Woman with Cocktail, Olives, and Caterpillar, 2023 – 2025
Courtesy of GAHEE PARK and PERROTIN, photography by PAUL LITHERLAND

Room for Reflection, 2025
Courtesy of GAHEE PARK and PERROTIN, photography by PAUL LITHERLAND

Blue Thoughts, 2023 – 2025
Courtesy of GAHEE PARK and PERROTIN, photography by PAUL LITHERLAND
Working in a vein of contemporary surrealism, GaHee Park’s paintings take their viewer into a corner of her mind, one that overlooks the sea. Half-entrapment, half-hallucination, the works speak in delicate tones, layering perspectives with relatives—whether it be including a painting within the painting, or is it a window? Guided by her distinctive artistic gaze, her focus can range from a still life that is anything but still, time rushing over a bowl of fruit on a cloth-covered table, to depictions of eroticism that feel mundane in the soft dreamscape she’s built. In this interview, hube speaks to Park about growing up Catholic, her likeness seeping into her work, and how time and space are often equivalent to memories and fantasies.
hube: You’ve lived between South Korea, the US, and Canada, with each country carrying their own cultural and visual codes. How do those overlapping cultural textures shape your artistic gaze? Do you feel like an insider anywhere or is that ambiguity part of your artistic identity?
GaHee Park: Maybe I’m stuck in between various places. Even within the US, I have lived in Miami, San Diego, Philadelphia, and New York—a lot of the ambiguity in my work comes from processing and digesting my experiences in these different places. Growing up in Seoul was frustrating for me as a kid. I have some good memories of my time as a teenager, but I also have many traumatic memories that can be overwhelming at times… adults hitting children was legal back then, in schools etc., and I was often exposed to violence.

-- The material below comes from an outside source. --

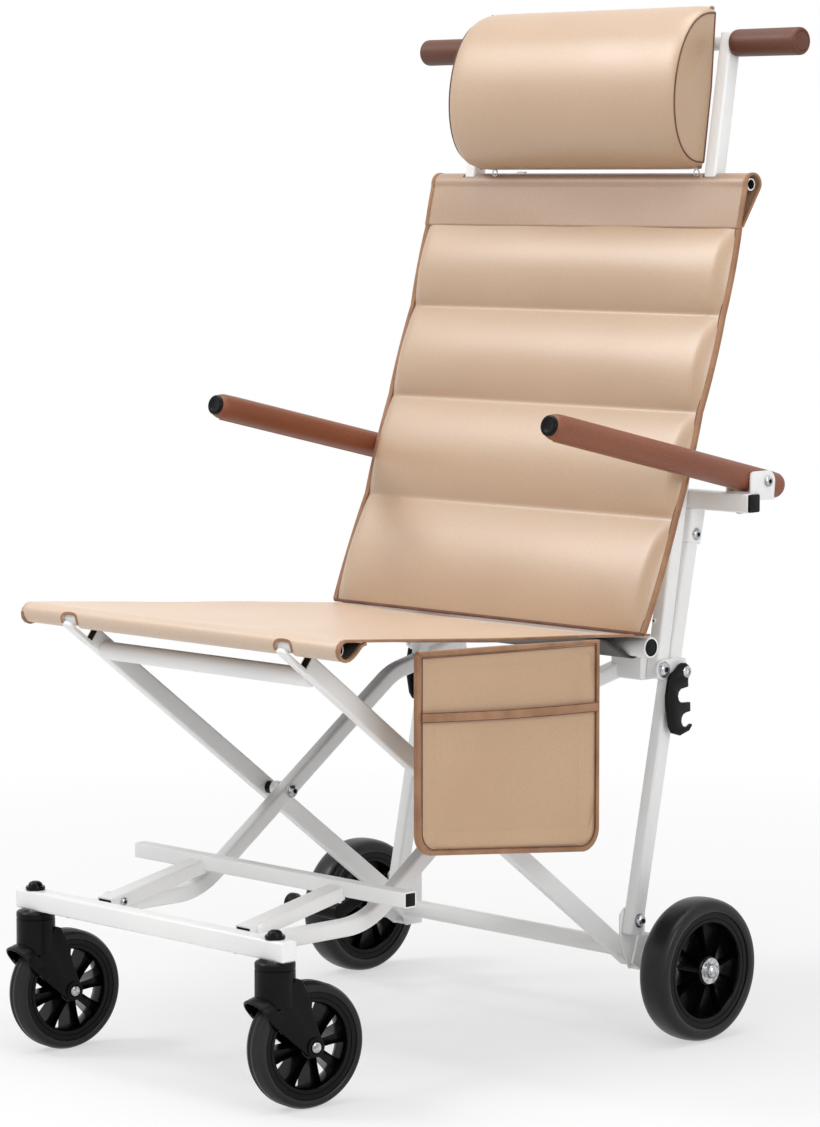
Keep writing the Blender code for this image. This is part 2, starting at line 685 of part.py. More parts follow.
def caster_fork(side, x, swivel):
    axle_y = BEAM_Y + CASTER_TRAIL
    fork_top = BEAM_Z - BEAM_SIDE / 2 - 0.0015
    cheek_half = 0.0180
    slot_half = CASTER_TYRE_HALF + 0.0012
    name = "caster_fork_" + side
    mesh = bpy.data.meshes.new(name)
    shape = bmesh.new()
    housing = 0.044
    bmesh.ops.create_cone(shape, cap_ends=True, segments=24, radius1=CASTER_HOUSING_R,
                          radius2=CASTER_HOUSING_R, depth=housing)
    shape.to_mesh(mesh)
    shape.free()
    fork = link(name, mesh, BLACK, (x, BEAM_Y, fork_top - housing / 2))
    add_bevel(fork, 0.0012)
    outline = [(BEAM_Y + 0.0170, 0.1320), (BEAM_Y + 0.0220, 0.1270), (BEAM_Y + 0.0262, 0.1190),
               (BEAM_Y + 0.0312, 0.1110)]
    outline += arc(axle_y, CASTER_WHEEL_R, 0.0105, 35, -125, 7)
    outline += [(BEAM_Y + 0.0053, 0.0721), (BEAM_Y - 0.0145, 0.0928), (BEAM_Y - 0.0210, 0.1015),
                (BEAM_Y - 0.0200, 0.1130), (BEAM_Y - 0.0150, 0.1250)]
    weld(fork, plate("cheeks_" + side, outline, 2 * cheek_half, x, None))
    fender = [(BEAM_Y - 0.010, 0.118), (BEAM_Y - 0.010, 0.106), (BEAM_Y - 0.028, 0.099),
              (BEAM_Y - 0.0325, 0.1035), (BEAM_Y - 0.0290, 0.1100)]
    weld(fork, plate("fender_" + side, fender, 0.025, x, None, bevel=0.003))
    slot = turned("wheel_slot_" + side, [(-slot_half, 0.0), (-slot_half, CASTER_WHEEL_R + 0.003),
                                         (slot_half, CASTER_WHEEL_R + 0.003), (slot_half, 0.0)],
                  None, (x, axle_y, CASTER_WHEEL_R), closed=False)
    cut(fork, slot)
    cut(fork, rod("fork_bore_" + side, 0.0043, x - 0.03, x + 0.03, axle_y, CASTER_WHEEL_R, None, 12))
    return fork


def caster(side, sign):
    x = sign * CASTER_X
    axle_y = BEAM_Y + CASTER_TRAIL
    swivel = make_body("caster_" + side, (x, BEAM_Y, BEAM_Z), front_body)
    spin = make_body("caster_wheel_" + side, (x, axle_y, CASTER_WHEEL_R), swivel)
    fork = caster_fork(side, x, swivel)
    carry_with_tools(fork, swivel)
    wheel("caster_wheel_" + side, x, axle_y, CASTER_WHEEL_R, CASTER_WHEEL_R, CASTER_RIM_R, CASTER_TYRE_HALF,
          0.0125, 0.0045, spin)
    for piece in list(spin.children):
        carry_with_tools(piece, spin)
    bolt("caster_axle_" + side, 0.004, x - 0.0183, x + 0.0183, axle_y, CASTER_WHEEL_R, 0.0065, 0.0035,
         0.0055, 0.0035, swivel)
    cap = [(0.0, 0.0), (0.0, 0.0095), (0.004, 0.0095), (0.0075, 0.0065), (0.009, 0.0)]
    beam_top = BEAM_Z + BEAM_SIDE / 2 + GAP
    dome = turned("caster_cap_" + side, cap, BLACK, (x, BEAM_Y, beam_top), closed=False, steps=18)
    dome.rotation_euler = (0, -pi / 2, 0)
    carry(dome, front_body)
    bpy.context.view_layer.update()
    swivel.rotation_euler = (0, 0, -CASTER_TURN[side])


for side, sign in SIDES:
    caster(side, sign)


# Rear frame: legs, uprights, handle tube with grips and the tube that holds the back

def leaning_tube(name, x, low_z, high_z, centre_y, angle, width, depth):
    """A rectangular tube that leans back, with its middle at centre_y(middle z)."""
    middle = (low_z + high_z) / 2
    length = (high_z - low_z) / cos(angle)
    return box(name, (width, depth, length), (x, centre_y(middle), middle), WHITE, (-angle, 0, 0), 0.002)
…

When I transferred from my Korean art school to do my BFA at Tyler School of Art in Philadelphia, I felt kind of invisible, which was great in a way, but pretty lonely as well. In undergrad and grad school I made friends, and eventually moved to Montreal during the pandemic. Being in Philly and NYC gave me amazing access to art at the Philadelphia Museum of Art, the Barnes Foundation, the Met, MoMA and all the galleries—that experience deeply influenced my gaze.
h: You grew up in a Catholic environment. Has your relationship to Catholicism evolved into something more complex than belief or rejection? Does it still act as a kind of creative friction: something to resist or reinterpret?
GP: Growing up in a Catholic family distorted my brain for sure. To stay sane, I had to be naughty behind everyone’s back, whether that meant being rebellious with my friends or drawing taboo subjects. It felt like creating a secret room underground, one that no one else could know about. Creating the subtext of these ambiguous narratives—as I do in my work—could be coming from this sense of burrowing into secret internal spaces or realms, which are hidden under the surface or within the details of everyday life. But growing up, learning art history from the Baroque and Renaissance periods was fun. Back then, everyone had to make art based on religion, but there are layers you can enter to understand these artists, and I felt connected to them.
h: Your work moves in a suspended, almost dreamlike temporality, as if moments stretch and melt instead of unfolding linearly. What does time mean to you on the canvas?
GP: I like to think about time as moving in circles that never touch, like a spiral… like variations of experiences or similar moments that recur over and over in different configurations. For me, time connects us with the earth, the sun, the moon, our bodies, the weather, and the seasons. These are all distinct experiences of time. Then, there is memory, which has its own sense of time. For me, time and space relate to memories and fantasies, dreams and imaginations, images and narratives. I like to play with all of this, more instinctually than in a deliberate or cerebral way. It’s an abstract practice, as the canvas has strangely simple dimensions, yet it’s a space where I can play with multidimensionality through painting.